TASK TO CARRY OUT → Would you return all of this data exactly, leaving nothing out?

=== DATASET EXCERPT ===

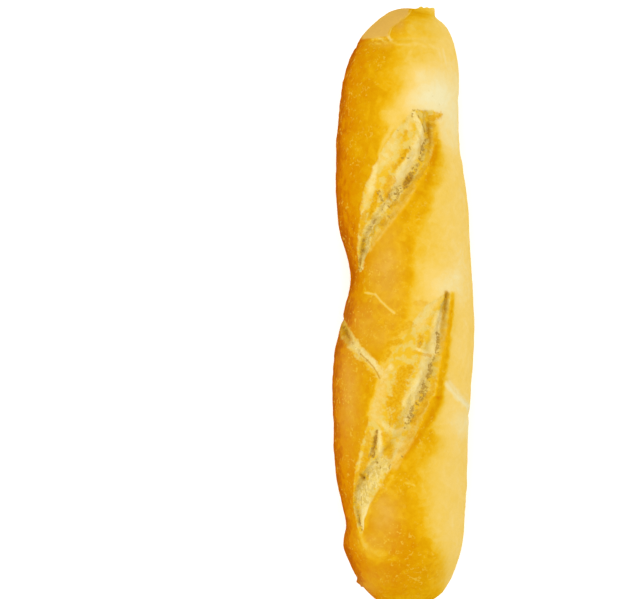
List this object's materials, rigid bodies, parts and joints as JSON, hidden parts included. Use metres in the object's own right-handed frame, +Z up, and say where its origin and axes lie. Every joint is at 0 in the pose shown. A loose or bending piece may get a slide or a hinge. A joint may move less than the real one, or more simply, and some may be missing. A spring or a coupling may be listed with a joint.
{
  "type": "demi baguette",
  "caption": "Short crusty stick loaf with slanting open scores along its crown, a torn crack on one side and a flat underside that it lies on.",
  "frame": {"origin": "on the surface the loaf lies on, under the middle of its length and width", "axes": "+Y along the loaf towards the end with the ragged nub, +X across it towards the raised lips of the scores, +Z up through the crown"},
  "size_m": [0.0643, 0.2691, 0.0505],
  "materials": {
    "crust": "thin golden baked crust, satin, paler on one side, with cream crumb in the scores"
  },
  "bodies": {
    "root": {"loaf": "crust"}
  },
  "joints": []
}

===

IN RESPONSE →
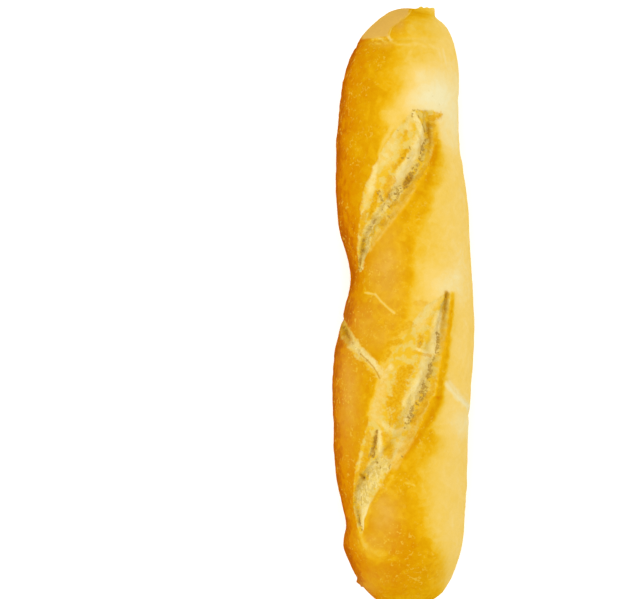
List this object's materials, rigid bodies, parts and joints as JSON, hidden parts included. Use metres in the object's own right-handed frame, +Z up, and say where its origin and axes lie. Every joint is at 0 in the pose shown. A loose or bending piece may get a slide or a hinge. A joint may move less than the real one, or more simply, and some may be missing. A spring or a coupling may be listed with a joint.
{
  "type": "demi baguette",
  "caption": "Short crusty stick loaf with slanting open scores along its crown, a torn crack on one side and a flat underside that it lies on.",
  "frame": {"origin": "on the surface the loaf lies on, under the middle of its length and width", "axes": "+Y along the loaf towards the end with the ragged nub, +X across it towards the raised lips of the scores, +Z up through the crown"},
  "size_m": [0.0643, 0.2691, 0.0505],
  "materials": {
    "crust": "thin golden baked crust, satin, paler on one side, with cream crumb in the scores"
  },
  "bodies": {
    "root": {"loaf": "crust"}
  },
  "joints": []
}